Todos os passos dados neste post: a decisão de atingir a glória máxima, de que isso aconteceria com a glorificação de Cristo, a necessidade de fazer dois tipos de pessoa e de predestinar, todas essas decisões foram tomadas por Deus antes do início do tempo. De fato, Cristo foi morto antes da fundação do mundo:
mas pelo precioso sangue, como de cordeiro sem defeito e sem mácula, o sangue de Cristo, conhecido, com efeito, antes da fundação do mundo, porém manifestado no fim dos tempos, por amor de vós... (1 Pedro 1:19-20)
e adorá-lo-ão todos os que habitam sobre a terra, aqueles cujos nomes não foram escritos no Livro da Vida do Cordeiro que foi morto desde a fundação do mundo. (Apocalipse 13:8)
Da mesma forma, a predestinação também foi feita antes da criação:
assim como nos escolheu, nele, antes da fundação do mundo, para sermos santos e irrepreensíveis perante ele; e em amor nos predestinou para ele, para a adoção de filhos, por meio de Jesus Cristo, segundo o beneplácito de sua vontade, para louvor da glória de sua graça, que ele nos concedeu gratuitamente no Amado... (Efésios 1:4-6)
Assim, antes da fundação do mundo, os salvos já foram escolhidos e predestinados para serem adotados como filhos de Deus por meio de Jesus Cristo.

E a conseqüência é óbvia.
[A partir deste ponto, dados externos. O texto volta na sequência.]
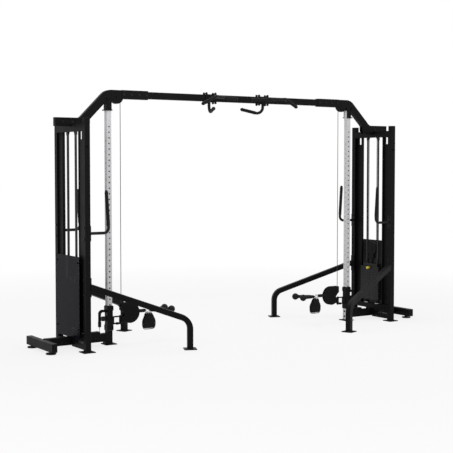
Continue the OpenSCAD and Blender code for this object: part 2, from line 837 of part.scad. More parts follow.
// Both falls of the lifting cable and the loop under the travelling pulley.
module stack_cable() {
  color("#1c1c1e") translate([xu, 0, float_z]) {
    for (y = [-float_r, float_r]) cyl_z(0, cross_bottom + 6 - float_z, cable_r, 0, y);
    rotate([0, 90, 0]) rotate([0, 0, -90]) rotate_extrude(angle = 180)
      translate([float_r, 0]) circle(r = cable_r);
  }
}

// Cable from the swivel pulley through the nose to the stopper.
module end_cable() {
  color("#1c1c1e") {
    translate([swivel_x, 0, swivel_z]) rotate([90, 0, 0]) rotate([0, 0, 180])
      rotate_extrude(angle = 90) translate([swivel_r, 0]) circle(r = cable_r);
    cyl_x(swivel_x, stopper_x1 - 10, cable_r, 0, exit_z);
  }
}

// Thin cable from the lift lever into the base beam.
module low_cable() {
  color("#1c1c1e") cyl_z(60, hook_z + 14, 2, lever_x);
}

crossbeam();
beam_sleeves();
grip_clamps();
wide_grips();
neutral_grips();
frame_bolts();
crossbar_feet();
rubber_fittings();
guard_strips();
shields();
guide_rods();
tower_handles();
column_brackets();
cross_members();
pulley_cheeks();
stabiliser_legs();
base_beams();
idle_cables();
uprights();  // left_uprights
gooseneck();  // left_gooseneck
column();  // left_column
weight_plates();  // left_weight_plates
lift_plates();  // left_lift_plates
floating_yoke();  // left_floating_yoke
floating_wheel();  // left_floating_wheel
selector_pin();  // left_selector_pin
carriage();  // left_carriage
pop_pin();  // left_pop_pin
swivel_housing();  // left_swivel_housing
swivel_wheel();  // left_swivel_wheel
stopper();  // left_stopper
carabiner();  // left_carabiner
cuff();  // left_cuff
ball_handle();  // left_ball_handle
beam_wheel();  // left_beam_wheel
column_cable();  // left_column_cable
stack_cable();  // left_stack_cable
end_cable();  // left_end_cable
low_cable();  // left_low_cable
mirror([1, 0, 0]) uprights();  // right_uprights
mirror([1, 0, 0]) gooseneck();  // right_gooseneck
mirror([1, 0, 0]) column();  // right_column
mirror([1, 0, 0]) weight_plates();  // right_weight_plates
mirror([1, 0, 0]) lift_plates();  // right_lift_plates
mirror([1, 0, 0]) floating_yoke();  // right_floating_yoke
mirror([1, 0, 0]) floating_wheel();  // right_floating_wheel
mirror([1, 0, 0]) selector_pin();  // right_selector_pin
mirror([1, 0, 0]) carriage();  // right_carriage
mirror([1, 0, 0]) pop_pin();  // right_pop_pin
mirror([1, 0, 0]) swivel_housing();  // right_swivel_housing
mirror([1, 0, 0]) swivel_wheel();  // right_swivel_wheel
mirror([1, 0, 0]) stopper();  // right_stopper
mirror([1, 0, 0]) carabiner();  // right_carabiner
mirror([1, 0, 0]) cuff();  // right_cuff
mirror([1, 0, 0]) ball_handle();  // right_ball_handle
mirror([1, 0, 0]) beam_wheel();  // right_beam_wheel
mirror([1, 0, 0]) column_cable();  // right_column_cable
mirror([1, 0, 0]) stack_cable();  // right_stack_cable
mirror([1, 0, 0]) end_cable();  // right_end_cable
mirror([1, 0, 0]) low_cable();  // right_low_cable
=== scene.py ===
# %% [markdown]
# # A cable crossover machine
# Two weight-stack towers stand about four metres apart, joined overhead by a steel beam. Each tower has a
# silver adjustment column with a carriage that slides on it, and a swivelling pulley housing on the carriage.
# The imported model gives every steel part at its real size, and the bodies that move. This notebook gives the
# parts their finishes and adds the small things that make a machine look made: rubber sleeves, weld beads,
# dome nuts, bearings, coated cables, and a padded ankle cuff.

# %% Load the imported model
import json
import math

import bmesh
import bpy
from mathutils import Matrix, Vector


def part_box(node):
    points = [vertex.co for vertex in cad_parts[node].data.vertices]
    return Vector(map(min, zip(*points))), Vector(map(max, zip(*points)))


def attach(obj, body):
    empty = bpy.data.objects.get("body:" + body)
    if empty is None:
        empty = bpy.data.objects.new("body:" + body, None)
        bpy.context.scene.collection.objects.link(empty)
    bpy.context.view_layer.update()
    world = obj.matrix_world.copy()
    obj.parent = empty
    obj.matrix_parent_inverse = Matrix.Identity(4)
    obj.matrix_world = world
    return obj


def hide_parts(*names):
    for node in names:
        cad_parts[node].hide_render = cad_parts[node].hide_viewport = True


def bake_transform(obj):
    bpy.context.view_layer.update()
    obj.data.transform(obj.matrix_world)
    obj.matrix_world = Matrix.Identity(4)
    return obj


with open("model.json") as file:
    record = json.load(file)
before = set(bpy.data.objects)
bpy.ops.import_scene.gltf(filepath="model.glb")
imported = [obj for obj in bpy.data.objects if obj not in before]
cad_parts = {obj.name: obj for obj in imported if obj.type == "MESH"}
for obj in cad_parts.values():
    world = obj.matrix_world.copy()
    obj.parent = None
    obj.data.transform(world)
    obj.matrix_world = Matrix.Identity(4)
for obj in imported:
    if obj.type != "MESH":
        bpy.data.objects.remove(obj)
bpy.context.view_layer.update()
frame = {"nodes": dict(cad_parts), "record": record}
scene = bpy.context.scene
nodes = frame["nodes"]
SIDES = ("left", "right")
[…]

Toda a História da Salvação, desde a queda de Adão até o meio pelo qual os homens seriam salvos, incluindo-se aí a condenação e a vida eternas e as pessoas que seriam salvas ou não, tudo já estava definido antes do mundo começar. O tempo apenas concretiza o que já foi planejado e predeterminado por Deus nos mínimos detalhes, para que Ele possa atingir os Seus objetivos e propósitos.
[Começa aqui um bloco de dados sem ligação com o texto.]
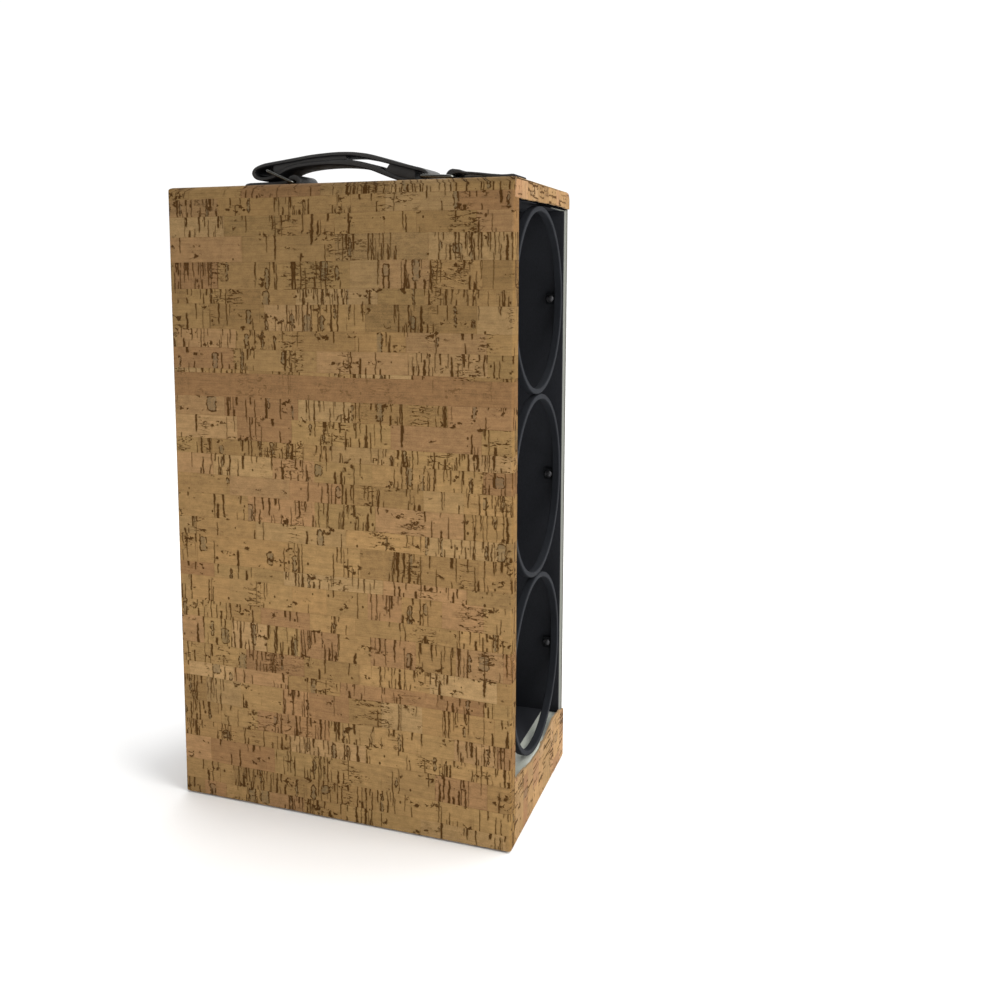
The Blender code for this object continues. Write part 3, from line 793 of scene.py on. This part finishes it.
def end_ring(side, s, tier, zc):
    c, n = 0.35, 96
    a, b = RING_OUT - RING_L, RING_OUT
    ri, ro = RING_OR - RING_T, RING_OR
    prof = [(a + c, ri), (b - c, ri), (b, ri + c), (b, ro - c), (b - c, ro), (a + c, ro), (a, ro - c), (a, ri + c)]
    if s < 0:
        prof = [(-x, r) for x, r in prof]
    rings = []
    for i in range(n):
        t = 2 * pi * i / n
        rings.append([(x, r * sin(t), zc + r * cos(t)) for x, r in prof])
    bm = swept(rings)
    me = bpy.data.meshes.new("r")
    bm.to_mesh(me)
    bm.free()
    me.materials.append(RING)
    me.materials.append(LUG)
    ob = bpy.data.objects.new("r", me)
    bpy.context.scene.collection.objects.link(ob)
    zl = zc + LUG_DZ[tier]
    tools = []
    for t in (-1, 1):
        x = (82.9, 88.6) if s > 0 else (-88.6, -82.9)
        y = (46.4, 48.2) if t > 0 else (-48.2, -46.4)
        lb = box_bm(x, y, (zl - 3.2, zl + 3.2))
        bmesh.ops.bevel(lb, geom=lb.edges[:], offset=0.3 * MM, segments=2, affect='EDGES')
        lm = bpy.data.meshes.new("l")
        lb.to_mesh(lm)
        lb.free()
        lm.materials.append(RING)
        lm.materials.append(LUG)
        for f in lm.polygons:
            f.material_index = 1
        lo = bpy.data.objects.new("l", lm)
        bpy.context.scene.collection.objects.link(lo)
        md = ob.modifiers.new("u", 'BOOLEAN')
        md.operation = 'UNION'
        md.solver = 'EXACT'
        md.object = lo
        tools.append(lo)
    bm = evaluated(ob)
    for lo in tools:
        bpy.data.objects.remove(lo, do_unlink=True)
    out = piece("end_ring_%s_%s" % (side, tier), bm, [RING, LUG], flat_angle=30.0)
    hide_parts("ring_%s_%s" % (side, tier))


def head(bm, centre, axis, prof, n=28):
    """A turned rivet head: (radius, height) from the crown down, mm."""
    axis = Vector(axis).normalized()
    e1 = axis.orthogonal().normalized()
    e2 = axis.cross(e1)
    c = Vector(centre)
    crown = bm.verts.new((c + axis * prof[0][1]) * MM)
    last = None
    for r, h in prof[1:]:
        ring = [bm.verts.new((c + axis * h + (e1 * cos(2 * pi * i / n) + e2 * sin(2 * pi * i / n)) * r) * MM)
                for i in range(n)]
        for i in range(n):
            j = (i + 1) % n
            if last is None:
                bm.faces.new((crown, ring[i], ring[j]))
            else:
                bm.faces.new((last[i], ring[i], ring[j], last[j]))
        last = ring
    bm.faces.new(list(reversed(last)))


for side, s in (("right", 1), ("left", -1)):
    for tier, zc in RING_Z.items():
        end_ring(side, s, tier, zc)
        for wall, t in (("front", -1), ("rear", 1)):
            bm = bmesh.new()
            head(bm, (s * LUG_X, t * 46.1, zc + LUG_DZ[tier]), (0, -t, 0),
                 [(0, 1.2), (0.7, 1.12), (1.3, 0.92), (1.8, 0.55), (2.1, 0.15), (2.1, 0.0), (1.15, 0.0), (1.15, -7.4)])
            nm = "ring_rivet_%s_%s_%s" % (side, tier, wall)
            ob = piece("pin_" + nm, bm, [RIVET], flat_angle=50.0)
            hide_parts(nm)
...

Essa determinação não é cronológica, é lógica. Cristo não morre por causa da Queda, a predestinação não é decretada por causa da Queda, como normalmente pensamos. Ao contrário, a Queda acontece porque a predestinação é necessária, e a predestinação acontece para que Cristo seja glorificado.
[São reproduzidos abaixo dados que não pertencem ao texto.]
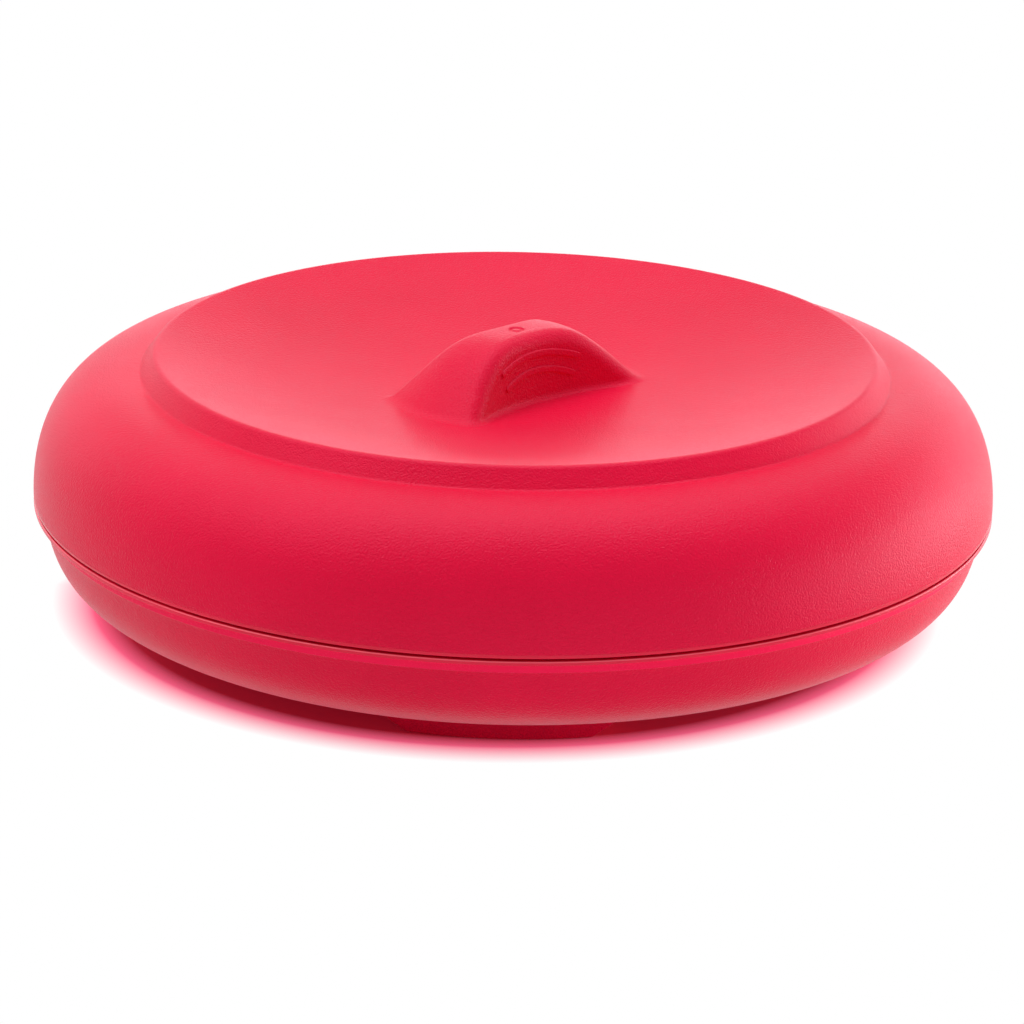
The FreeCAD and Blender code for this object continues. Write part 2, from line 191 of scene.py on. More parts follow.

Essa posição é conhecida como supralapsarianismo. Por ela, a ordem lógica dos decretos de Deus é a seguinte:

1) Glorificar a Deus por meio da exaltação de Cristo (objetivo supremo);
2) Eleger alguns para receberem a graça e outros para serem reprovados (eleição);
3) Criar o mundo e os seres humanos;
4) O homem cairia e pecaria;
5) Cristo viria para sofrer no lugar de Seus eleitos;
6) Os salvos seriam chamados à salvação.
Na posição conhecida como infralapsarianismo, a ordem seria cronológica:

1) Glorificar a Deus por meio da exaltação de Cristo (objetivo supremo);
2) Criar o mundo e os seres humanos;
3) O homem cairia e pecaria;
4) Eleger alguns para receberem a graça e outros para serem reprovados (eleição);
5) Cristo viria para sofrer no lugar de Seus eleitos;
6) Os salvos seriam chamados à salvação.
Já dei acima toda a minha fundamentação bíblica para defender o supralapsarianismo. Gostaria de encerrar o post fazendo uma citação de um ótimo artigo sobre o assunto escrito por Rafael Gabas, a quem muito agradeço e a quem devo muito de minha argumentação:
Essa ordem, à primeira vista, pode parecer ilógica, pois coloca o decreto da queda vindo antes do decreto da criação. Contudo, partindo do primeiro ponto, fica fácil enxergar que os outros são conseqüências do propósito original de Deus, para exibir Seu amor libertador e Sua ira vindicativa em (e através de) Cristo, como o Salvador ressuscitado. Porém, não havia mundo para Ele se encarnar, e nenhum indivíduo que pudesse ser amado ou odiado, razão pela qual Deus imaginou a humanidade que formaria e selecionou alguns de seus membros para serem atingidos pela obra de Cristo, destinando o restante à destruição; isso deixa claro que a eleição e a reprovação foram incondicionais, sem observar nenhuma condição preenchida pelos homens, pois nenhuma pessoa possuía qualquer característica, boa ou má, nem Adão havia quebrado a aliança, nem o Universo havia sido criado; ao contrário: tudo isso foi projetado para cumprir a eleição e a reprovação. A Bíblia ensina que a criação e a queda foram decretadas para que Deus enviasse Seu Filho como Salvador do mundo, demonstrando Seu amor eterno (que não começou com a queda) sobre os eleitos, e demonstrar o poder de Sua ira sobre os reprovados. Após eleger Seus filhos e odiar os outros, Deus deveria torná-los, todos, em seres culpáveis, dignos da condenação eterna, a fim de que houvesse um estado de miséria do qual os eleitos fossem removidos, e os reprovados fossem castigados. (Rafael Gabas, em "A Ordem dos Decretos Divinos")
A História está dentro do controle divino e segue um padrão preestabelecido para satisfazer, da melhor maneira possível, a glória de Deus. E a predestinação faz parte deste plano.